At the sub national level, the government tried to apply the same formula, but much was not achieved. This was because the Nigeria Federal System of government did not give room for such intervention. As a result, the OSSAP SDGs introduced a vertically system to engage at the sub-national levels in all the 36 states and the Federal Capital Territory (FCT). This is to ensure that the SDGs including SDG 16 are mainstreamed into the ERGP and other development plans.
Dr. Yunisa added that Nigeria requested to present its VNR to the High Level Political Forum (HLPF) on the SDGs in New York in 2017, and that the goals to be reported on are defined by the HLPF with the leadership of the Economic and Social Council of the UN. He added that all the countries that did not present prior to 2019, are given the opportunity to present in the next phase of the VNRs in 2020. Nigeria has made its request to present our VNR next year (2020).
He further stated that the national planning going forward is based on the SDG modeling in helping to throw resources directly at sectors that are meant to assist in achievement of the SDG. The President is expected to launch the Nigerian SDG domestication model during the SDGs Summit in New York this September.
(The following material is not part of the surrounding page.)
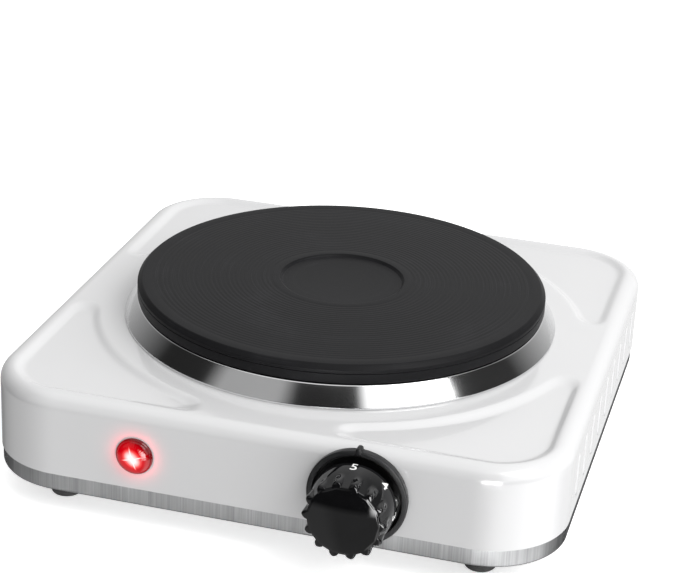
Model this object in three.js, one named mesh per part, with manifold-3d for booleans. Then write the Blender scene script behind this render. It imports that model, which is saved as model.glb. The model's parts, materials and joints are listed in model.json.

He concluded by reassuring SDG 16 NWG members that the agency is open for consultation and engagement.
Dr. Yunisa concluded by stating that the lack of security and peace has undermined the progress towards the implementation of SDGs in Nigeria.
The Nigerian Air Force represented by Air Commodore David Aluku reported that the Nigerian Air Force has provided aid to civil authority and civil power; it has airlifted electoral commission personnel and materials during elections; conducted kinetic operations; established a directorate of civil-military relation; established a human rights and gender desk; Ombudsman and transparency officers have been put in place; available and improved justice system in place; Armed Forces Act being reviewed; National Defense Policy being reviewed; and took part in non-violent election sensitization. He added that there is no adequate training for Air Force personnel, and there is the need for improved economic state of life for Air Force personnel.